If we didn’t, I would be bankrupt.
I went straight from the meeting to meet Westlife at tour rehearsals.
It was the first time I had seen Nicky, Mark and Kian since my money troubles had exploded all over the media. They were concerned and sympathetic, and asked me, ‘Jeez, are you OK, Shane?’
I told them I was fine – ever the in-denial optimist! – and explained about the meeting I had just been in, and that I was trying to negotiate a settlement. They nodded and didn’t intrude any further. We got back to our dancing.
A week before the Greatest Hits/Farewell tour began, Shafin Developments finally went bust. Ulster Bank appointed a receiver: we owed them €5.5m. We had known that it was coming but it was still a sad day, and excited another wave of media coverage.
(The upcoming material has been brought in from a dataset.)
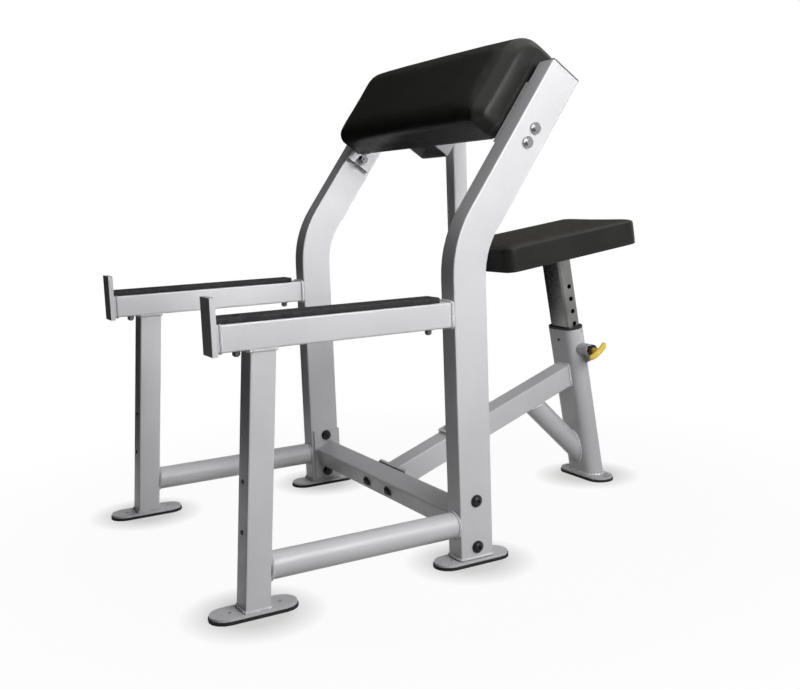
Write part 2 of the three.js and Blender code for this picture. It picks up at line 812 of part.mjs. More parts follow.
function rearTube() {
  const floor = planeIn(bench, [0, 0, 1], footTop + gap);
  const wall = 2 * stockWall;
  const outline = stadium(tubeWidth, tubeDepth);
  const bore = stadium(tubeWidth - wall, tubeDepth - wall);
  const pin = rod('x', pinHole, 0, tubeWidth, [0, pinHeight]);
  const screwHole = rod('y', sleeveScrewHole, -tubeDepth, tubeDepth, [sleeveScrewHeight, 0]);
  const tube = bar('z', outline, [bore], endOn(floor, riser, 'z'), tubeTop);
  add(riser, 'rear_tube', cut(tube, [pin, screwHole]), paint());
  const slack = wall + 2 * gap;
  const body = stadium(tubeWidth - slack, tubeDepth - slack);
  const open = 2 * sleeveClearance;
  const corner = seatPostCorner + sleeveClearance;
  const mouth = roundedRectangle(seatPostWidth + open, seatPostDepth + open, corner, cornerSteps);
  const rimBottom = tubeTop + gap;
  const insert = bar('z', body, [mouth], tubeTop - sleeveLength, rimBottom + sleeveRim / 2);
  const rim = bar('z', outline, [mouth], rimBottom, rimBottom + sleeveRim);
  add(riser, 'tube_sleeve', cut(join(insert, rim), [pin, screwHole]), blackPlastic());
}

// Pull pin on the tube's right side. It runs along X and springs into the seat post.

const barrelStart = tubeWidth / 2 + gap;
const nutStart = barrelEnd + gap;
const collarStart = barrelStart + gap;
const springStart = collarStart + collarThickness + gap;

function pinHousing() {
  const inside = tubeWidth / 2 - stockWall;
  const clear = 2 * gap;
  const flank = bar('z', stadium(tubeWidth + clear, tubeDepth + clear), [], -tubeWidth, tubeWidth);
  const tube = bar('x', circle(barrelDiameter, roundSides), [], inside, barrelEnd);
  const low = -barrelDiameter / 2;
  const shape = [
    new THREE.Vector2(low - guardDrop, inside),
    new THREE.Vector2(0, inside),
    new THREE.Vector2(0, barrelEnd),
    new THREE.Vector2(low, barrelEnd),
    new THREE.Vector2(low, guardReach),
    new THREE.Vector2(low - guardTip, guardReach),
  ];
  const guard = bar('y', shape, [], guardBehind - guardThickness / 2, guardBehind + guardThickness / 2);
  const barrel = cut(join(tube, guard), [flank, rod('x', barrelBore, 0, barrelEnd + overrun)]);
  add(riser, 'pin_barrel', barrel, paint()).position.z = pinHeight;
  const nut = bar('x', hexagon(barrelNutAcross), [circle(stemDiameter + 2 * gap, boltSides)], nutStart,
    nutStart + barrelNutHeight);
  add(riser, 'pin_nut', nut, blackPlastic()).position.z = pinHeight;
}

const hubStart = nutStart + barrelNutHeight + gap;
const stemEnd = hubStart + stemInHub;

function pinMoving() {
  const profile = [
    [0, pinReach], [pinDiameter / 2 - gap, pinReach], [pinDiameter / 2, pinReach + pinDiameter / 4],
    [pinDiameter / 2, collarStart], [collarDiameter / 2, collarStart],
    [collarDiameter / 2, collarStart + collarThickness], [stemDiameter / 2, collarStart + collarThickness],
    [stemDiameter / 2, stemEnd], [0, stemEnd],
  ];
  const plunger = placed(turned(profile), [0, 0, 0], [1, 0, 0]);
  add(riser, 'pin_plunger', plunger, zinc()).position.z = pinHeight;
  const run = new THREE.Vector3(0, Math.cos(turn(handleAngle)), Math.sin(turn(handleAngle)));
  const out = new THREE.Vector3(1, 0, 0);
  const across = new THREE.Vector3().crossVectors(out, run);
  const rings = handleTaperShares.map(([place, taper]) => {
    const centre = run.clone().multiplyScalar(place * handleLength / 2);
    centre.addScaledVector(out, handleMiddle - handleBulge * place * place);
    const thick = new THREE.Vector3().copy(out).multiplyScalar(handleLength / 2);
    thick.addScaledVector(run, 2 * handleBulge * place).normalize();
    return circle(handleThickness * taper, boltSides).map((point) => (
      centre.clone().addScaledVector(thick, point.x * handleFlatShare).addScaledVector(across, -point.y)
    ));
  });
  const socket = rod('x', stemDiameter + 2 * gap, hubStart - overrun, stemEnd + gap);
  const hub = rod('x', hubDiameter, hubStart, handleMiddle);
  const handle = cut(join(loft(rings), hub), [socket]);
  add(riser, 'pin_handle', handle, yellowPlastic()).position.z = pinHeight;
}

function pinSpring() {
  const wire = springWire / 2;
  const [from, to] = [springStart + wire, nutStart - gap - wire];
  const coil = (springDiameter - springWire) / 2;
  const rings = [];
  for (let step = 0; step <= springTurns * springSteps; step++) {
    const share = step / (springTurns * springSteps);
    const angle = 2 * Math.PI * step / springSteps;
    const spoke = new THREE.Vector3(0, Math.cos(angle), Math.sin(angle));
    const centre = spoke.clone().multiplyScalar(coil).setX(from + (to - from) * share);
    const along = new THREE.Vector3(1, 0, 0);
    rings.push(circle(springWire, springSides).map((point) => (
      centre.clone().addScaledVector(spoke, point.x).addScaledVector(along, -point.y)
    )));
  }
  add(riser, 'pin_spring', loft(rings), zinc()).position.z = pinHeight;
}

// Seat: post, plate, board and cushion

// Cushion on a board in the XY plane, with its longer or shorter sides drawn in towards the board
function cushion(sizeU, sizeV, corner, height, roundness) {
  const outlineAt = (inset) => {
    const radius = Math.max(corner - inset / 2, corner / 4);
    return roundedRectangle(sizeU - 2 * inset, sizeV - 2 * inset, radius, softCornerSteps);
  };
  const edge = sideShares.map(([drawn, rise]) => [drawn * roundness, rise * height]);
  const [lastInset, lastRise] = edge.at(-1);
  const remaining = Math.min(sizeU, sizeV) / 2 - corner / 4 - lastInset;
  const crown = crownShares.map(([way, rise]) => (
    [lastInset + way * remaining, lastRise + rise * (height - lastRise)]
  ));
  return loft([...edge, ...crown].map(([inset, z]) => (
    outlineAt(inset).map((point) => new THREE.Vector3(point.x, point.y, z))
  )));
}

const seatRise = Math.tan(turn(seatTiltAngle));
const seatMiddleY = seatFront + seatLength * Math.cos(turn(seatTiltAngle)) / 2;
const saddle = frameAt(seatMiddleY, seatUnderside + (seatMiddleY - seatUndersideY) * seatRise, seatTiltAngle);
bench.add(saddle);

// Place along the seat where the post's axis meets the underside of its plate
function seatPlateMiddle() {
  const under = planeIn(saddle, [0, 0, 1], -gap - plate);
  const height = endOn(under, riser, 'z')(0, 0);
  const crossing = new THREE.Vector3(0, 0, height).applyMatrix4(riser.matrix);
  return crossing.applyMatrix4(saddle.matrix.clone().invert()).y;
}

function seatPost() {
  const under = planeIn(saddle, [0, 0, 1], -gap - plate - gap);
  const outline = roundedRectangle(seatPostWidth, seatPostDepth, seatPostCorner, cornerSteps);
  const [boreWidth, boreDepth] = [seatPostWidth - 2 * stockWall, seatPostDepth - 2 * stockWall];
  const bore = roundedRectangle(boreWidth, boreDepth, seatPostCorner - stockWall, cornerSteps);
  const tube = bar('z', outline, [bore], pinHeight - seatPostBelowPin, endOn(under, riser, 'z'));
  const holes = [];
  for (let step = -holesBelow; step <= holesAbove; step++) {
    holes.push(rod('x', pinHole, seatPostWidth / 4, seatPostWidth, [0, pinHeight + step * holePitch]));
  }
  add(riser, 'seat_post', cut(tube, holes), chrome());
}

function seatTop() {
  const [across, along] = [seatPlateWidth / 2 - seatBoltInset, seatPlateLength / 2 - seatBoltInset];
  const boltPlaces = [-1, 1].flatMap((end) => [-1, 1].map((side) => (
    [side * across, seatPlateMiddle() + end * along]
  )));
  const bottom = -gap - plate;
  const shape = roundedRectangle(seatPlateWidth, seatPlateLength, stockCorner, cornerSteps);
  const blank = bar('z', shape, [], bottom, -gap).translate(0, seatPlateMiddle(), 0);
  const plateHoles = boltPlaces.map((place) => rod('z', screwHole, -overrun, overrun, place));
  add(saddle, 'seat_mount_plate', cut(blank, plateHoles), paint());
  const inset = 2 * boardInset;
  const boardCut = seatCorner - boardInset;
  const boardShape = roundedRectangle(seatWidth - inset, seatLength - inset, boardCut, softCornerSteps);
  const deep = seatBoltLength - plate;
  const boardHoles = boltPlaces.map((place) => rod('z', screwHole, -overrun, deep, place));
  add(saddle, 'seat_board', cut(bar('z', boardShape, [], 0, seatBoard), boardHoles), vinyl());
  const soft = cushion(seatWidth, seatLength, seatCorner, seatCushionHeight, seatRoundness);
  add(saddle, 'seat_cushion', soft.translate(0, 0, seatBoard + gap), vinyl());
}

// Arm pad on the crossbars and the bracket. Its cushion rolls over the board's high end.

function padRing(x, inset, swell) {
  const [low, high] = [inset - armPadLow, armPadHigh - inset];
  const [back, front] = [inset - rollBack, armPadFront - armPadCrown - inset + swell];
  const radii = [rollRadius, armPadRoundness, armPadRoundness, armPadRoundness];
  const outline = softBlock([low, high], [back, front], radii.map((radius) => radius - inset / 2));
  return outline.map((point) => new THREE.Vector3(x, point.x, point.y));
}

function armPadRings() {
  const flat = armPadWidth / 2 - armPadRoundness;
  const ends = padEndShares.map(([way, inwards]) => (
    [armPadWidth / 2 - way * armPadRoundness, inwards * armPadRoundness, 0]
  ));
  const crown = padCrownShares.map(([way, rise]) => [flat * (1 - way), 0, rise * armPadCrown]);
  const half = [...ends, ...crown];
  const mirrored = half.slice(0, -1).reverse().map(([x, inset, swell]) => [-x, inset, swell]);
  return [...half, ...mirrored].map((station) => padRing(...station));
}

function armPad() {
  const [low, high] = [boardInset - armPadLow, boardHigh];
  const middle = (low + high) / 2;
  const shape = roundedRectangle(armPadWidth - 2 * boardInset, high - low, boardCorner, softCornerSteps);
  const blank = bar('z', shape, [], -armPadBack, armPadBoard - armPadBack).translate(0, middle, 0);
  const deep = armPadScrewReach - armPadBack;
  const holes = screwPlaces.map((x) => rod('z', screwHole, -stock, deep, [x, crossbarMiddle]));
  add(incline, 'arm_pad_board', cut(blank, holes), vinyl());
  const [below, above] = [-armPadBack - gap, armPadBoard - armPadBack + gap];
  const [width, length] = [armPadWidth + overrun, 2 * armPadLow];
  const slot = block([width, length, above - below], [0, boardHigh + gap - armPadLow, (above + below) / 2]);
  const behind = block([width, length, 2 * rollBack], [0, -rollLip - armPadLow, above - rollBack]);
  add(incline, 'arm_pad_cushion', cut(loft(armPadRings()), [slot, behind]), vinyl());
}

feet();
frontLegs();
rails();
stripFasteners();
lowerTubes();
uprights();
lowerCrossmember();
frameFasteners();
spine();
brace();
middlePost();
padFrame();
padFrameFasteners();
rearTube();
pinHousing();
pinMoving();
pinSpring();
seatPost();
seatTop();
armPad();

// The finished bench stands on the floor, centred on the middle of its outline
const outlineBox = new THREE.Box3().setFromObject(bench, true);
bench.position.y = -(outlineBox.min.y + outlineBox.max.y) / 2;

export default bench;
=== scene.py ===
import json
import math

import bmesh
import bpy
from mathutils import Matrix, Vector, noise
from mathutils.kdtree import KDTree


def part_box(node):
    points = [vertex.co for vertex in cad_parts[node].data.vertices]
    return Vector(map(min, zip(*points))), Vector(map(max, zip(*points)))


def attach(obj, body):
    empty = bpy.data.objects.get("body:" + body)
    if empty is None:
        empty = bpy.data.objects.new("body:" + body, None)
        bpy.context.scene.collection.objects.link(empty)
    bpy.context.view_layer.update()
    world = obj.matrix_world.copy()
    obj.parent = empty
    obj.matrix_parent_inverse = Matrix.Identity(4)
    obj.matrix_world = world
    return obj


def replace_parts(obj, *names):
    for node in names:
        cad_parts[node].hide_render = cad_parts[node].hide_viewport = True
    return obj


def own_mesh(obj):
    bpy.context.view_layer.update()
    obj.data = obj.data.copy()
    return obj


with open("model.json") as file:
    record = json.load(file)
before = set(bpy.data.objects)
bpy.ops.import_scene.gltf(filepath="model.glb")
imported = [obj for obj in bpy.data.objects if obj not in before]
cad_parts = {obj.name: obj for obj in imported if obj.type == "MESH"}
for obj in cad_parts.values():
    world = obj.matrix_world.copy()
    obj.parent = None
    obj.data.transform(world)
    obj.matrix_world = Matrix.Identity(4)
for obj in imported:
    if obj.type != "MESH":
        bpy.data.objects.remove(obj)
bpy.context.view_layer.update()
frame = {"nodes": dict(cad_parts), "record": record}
nodes = frame["nodes"]
scene = bpy.context.scene

FRAME_BODY = "frame"
SEAT_BODY = "seat"
SIDES = (("left", -1), ("right", 1))

# Frames of the bench, in metres and degrees: where they start on Y and Z, and their tilt about X
HALF_TRACK = 0.3565
OUTER_FACE = 0.3815
SLOPE = (0.16281, 0.99195, 54.36)
SADDLE = (0.41063, 0.57612, 7.4)
LEG = (-0.51377, 0.011, -4.63)
RISER = (0.54333, 0.0, 9.2)
CLIMB = (-0.04657, 0.0835, 20.15)


def frame_matrix(place):
    y, z, tilt = place
    return Matrix.Translation((0, y, z)) @ Matrix.Rotation(math.radians(tilt), 4, "X")


slope, saddle, leg, riser, climb = (frame_matrix(place) for place in (SLOPE, SADDLE, LEG, RISER, CLIMB))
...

Some of it appeared to verge on gloating.
In the midst of all my financial grief and turmoil, it was good to get back on the road and do what I did best, for the very last time – singing with Westlife.
Inevitably, we had mixed emotions on the Farewell tour. It was a huge jaunt, with multiple arena shows in all of the major cities, thirty gigs in all, before we ended our career at the scene of one of our greatest triumphs: Croke Park. We were doing two dates there – amazing!
It was also a fantastic production. We’d gone the extra mile with the staging and in rehearsals with Priscilla, and we knew the #tissuetour was one our moist-eyed fans would never forget. After fourteen years, we wanted to make sure that Westlife went out with a bang.
Yet there was also a very hardcore, profound sadness underlining it all. Because: it was the last time. We had spent our whole adult lives jumping onstage, singing and dancing with Westlife, and after this tour we would never do it again.
It was impossible not to feel melancholy. Every night was a goodbye. We would sit in someone’s dressing room before the show and say, ‘Ah, just think, 10,000 people here, and it is the last time any of them will see us!’ We fixated on this point so much it became morbid.